I tried to take pictures of the celebrities as they passed by, but also wanted to see them without the camera in front of my eyes. I captured a good picture of Dr. Sabin but only got shots of the back of the heads of Neil Armstrong and Bob Hope. I don’t think I took a picture of Ed McMahon. I do not know where the photographs are now.
Today, when people go to a parade, they bring their lawn chairs and sit along the route. As I recall, people at Armstrong’s parade stood. I don’t think the folding lawn chair was in wide use at that time. One can see in the post card picture that almost everyone is standing. I do remember as a child that our family had red, metal lawn chairs that could not be folded. They certainly could not have been brought to a parade.
In celebration of Armstrong’s feat, the Fisher Cheese Company in Wapakoneta made Moon Cheeze that came in a box shaped liked the state of Ohio. (The word for cheese was spelled with a “z” instead of an “s”.) Some people said it was really just cheddar cheese in a nice box. Whatever it was, consumers loved it. Company employees worked overtime to make enough of it.
Our family also got free drinking glasses with a picture of the moon landing painted on the sides at a local gas station. In those days, gas stations often gave away gifts with a fill-up of gas or purchase of a minimum number of gallons.
Articles that I have read about the moon landing and Armstrong’s homecoming are a bit more scientific and historic than my memories. Much of the interest I had back then came from my paternal grandmother.

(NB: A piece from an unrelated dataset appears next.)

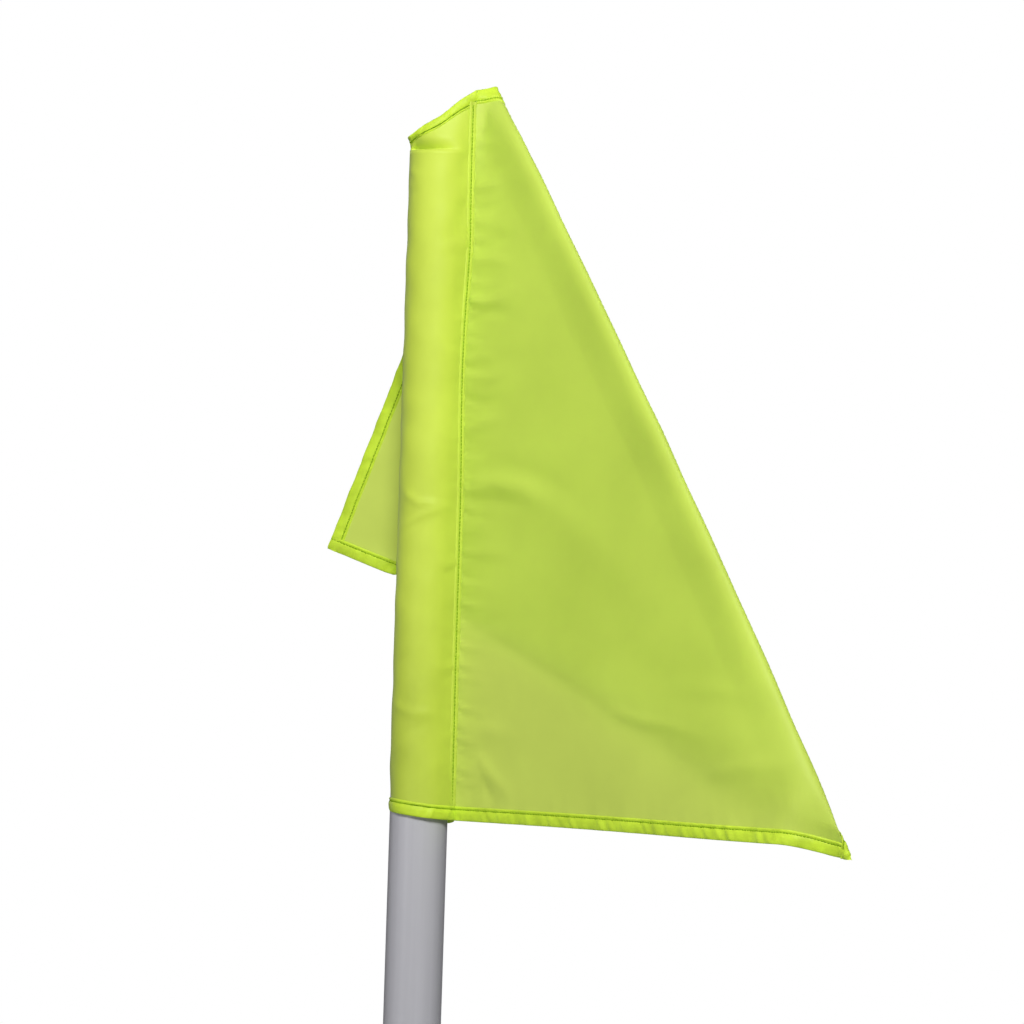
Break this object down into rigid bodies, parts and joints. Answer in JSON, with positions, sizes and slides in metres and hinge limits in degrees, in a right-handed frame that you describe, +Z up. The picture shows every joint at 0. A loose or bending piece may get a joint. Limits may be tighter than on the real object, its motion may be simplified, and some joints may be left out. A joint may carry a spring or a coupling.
{
  "type": "marker flag with pole",
  "caption": "Rectangular marker flag sewn to a pole sleeve, on a plastic pole with a coil spring and a ground spike.",
  "frame": {"origin": "on the pole's axis at ground level, where the spike leaves the step plate's underside", "axes": "+Z up the pole, +X towards the flag's fly, +Y to the back, where the flag's upper corner hangs down"},
  "size_m": [0.3349, 0.288, 1.741],
  "materials": {
    "galvanised_steel": "zinc plated, dull",
    "plate_paint": "satin powder coat",
    "plug_plastic": "moulded, matt",
    "spring_steel": "drawn wire, oiled",
    "pole_plastic": "extruded, satin white-grey",
    "cap_plastic": "moulded, satin",
    "flag_cloth": "fluorescent yellow-green, thin woven synthetic",
    "hem_cloth": "fluorescent yellow-green, doubled and stitched"
  },
  "bodies": {
    "base": {"ground_spike": "galvanised_steel", "step_plate": "plate_paint", "lower_plug": "plug_plastic", "spike_washer": "galvanised_steel", "spike_nut": "galvanised_steel", "coil_spring": "spring_steel"},
    "pole": {"upper_plug": "plug_plastic", "pole_bolt": "galvanised_steel", "pole_bolt_washers": "galvanised_steel", "pole_bolt_nut": "galvanised_steel", "pole_tube": "pole_plastic", "pole_cap": "cap_plastic"},
    "sleeve": {"flag_sleeve": "flag_cloth", "sleeve_top_hem": "hem_cloth", "sleeve_foot_hem": "hem_cloth", "hoist_seam": "hem_cloth"},
    "fly": {"front_panel": "flag_cloth", "rear_panel": "flag_cloth", "top_hem": "hem_cloth", "fly_hem": "hem_cloth", "foot_hem": "hem_cloth"}
  },
  "joints": [
    {"name": "spring_bend", "type": "hinge", "parent": "base", "child": "pole", "pos_m": [0, 0, 0.0697], "axis": [0, 1, 0], "range_deg": [-60, 60], "stiffness_Nm_per_rad": 40, "deforming": ["coil_spring"]},
    {"name": "flag_turn", "type": "hinge", "parent": "pole", "child": "sleeve", "pos_m": [0, 0, 1.28], "axis": [0, 0, 1], "continuous": true},
    {"name": "fly_swing", "type": "hinge", "parent": "sleeve", "child": "fly", "pos_m": [0.0225, -0.006, 1.28], "axis": [0, 0, 1], "range_deg": [-60, 0]}
  ]
}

Grandma was always fascinated by the sky, particularly on clear summer nights. During the day, we looked for cloud formations that looked like people or animals; at night for the big dipper or little dipper. She always announced when an airplane went overhead by saying, “There goes an airplane.”

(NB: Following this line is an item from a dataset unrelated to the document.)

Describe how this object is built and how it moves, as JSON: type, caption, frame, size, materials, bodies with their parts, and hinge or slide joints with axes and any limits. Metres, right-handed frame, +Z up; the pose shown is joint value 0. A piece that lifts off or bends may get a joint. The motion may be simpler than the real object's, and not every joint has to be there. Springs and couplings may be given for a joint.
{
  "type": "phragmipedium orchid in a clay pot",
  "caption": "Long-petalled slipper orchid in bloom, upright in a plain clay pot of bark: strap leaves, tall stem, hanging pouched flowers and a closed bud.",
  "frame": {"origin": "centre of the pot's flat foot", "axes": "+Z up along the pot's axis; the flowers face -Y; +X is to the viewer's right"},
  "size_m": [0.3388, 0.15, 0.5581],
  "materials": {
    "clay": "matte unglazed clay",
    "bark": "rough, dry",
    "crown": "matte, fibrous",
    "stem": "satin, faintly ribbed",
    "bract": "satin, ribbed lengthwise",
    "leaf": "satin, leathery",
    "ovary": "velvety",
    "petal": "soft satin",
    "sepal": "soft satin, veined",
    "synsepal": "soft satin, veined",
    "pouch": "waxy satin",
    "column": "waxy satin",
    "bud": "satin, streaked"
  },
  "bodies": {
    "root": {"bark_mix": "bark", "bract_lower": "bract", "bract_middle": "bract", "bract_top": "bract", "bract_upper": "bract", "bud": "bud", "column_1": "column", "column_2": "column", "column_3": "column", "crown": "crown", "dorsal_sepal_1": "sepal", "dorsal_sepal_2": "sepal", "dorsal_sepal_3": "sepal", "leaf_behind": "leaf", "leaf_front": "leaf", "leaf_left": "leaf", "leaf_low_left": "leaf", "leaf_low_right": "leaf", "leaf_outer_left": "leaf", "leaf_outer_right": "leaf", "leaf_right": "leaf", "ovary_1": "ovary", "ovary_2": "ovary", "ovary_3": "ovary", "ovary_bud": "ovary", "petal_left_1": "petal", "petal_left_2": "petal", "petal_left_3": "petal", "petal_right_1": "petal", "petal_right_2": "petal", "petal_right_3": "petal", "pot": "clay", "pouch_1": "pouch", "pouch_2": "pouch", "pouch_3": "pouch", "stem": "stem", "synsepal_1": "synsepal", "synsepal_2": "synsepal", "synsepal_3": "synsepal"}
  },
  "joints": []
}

To grandma and the people in our area, it was particularly special that Armstrong had once lived in Wapakoneta. He was one of us. He had not only traveled to the moon, he had traveled our streets and roads. We had seen and been to some of the same earthly places. He was not just an astronaut that had gone to the moon; he was a neighbor who had gone there.
People from grandma’s generation had literally grown up with the history of aviation. She was born in August of 1897. Grandma and her contemporary friends had childhood memories of the flight of the Wright Brothers at Kitty Hawk in 1903 and the start of aviation. She remembered that Lindbergh had crossed the Atlantic the same year she married grandpa. Now she had seen a man on the moon. I remember her saying, “I am so glad I lived long enough to see a man on the moon.” Actually, she just made it. She passed away in 1970.
Her stories and thoughts will always be part of my memory of Neil Armstrong and the moon landing.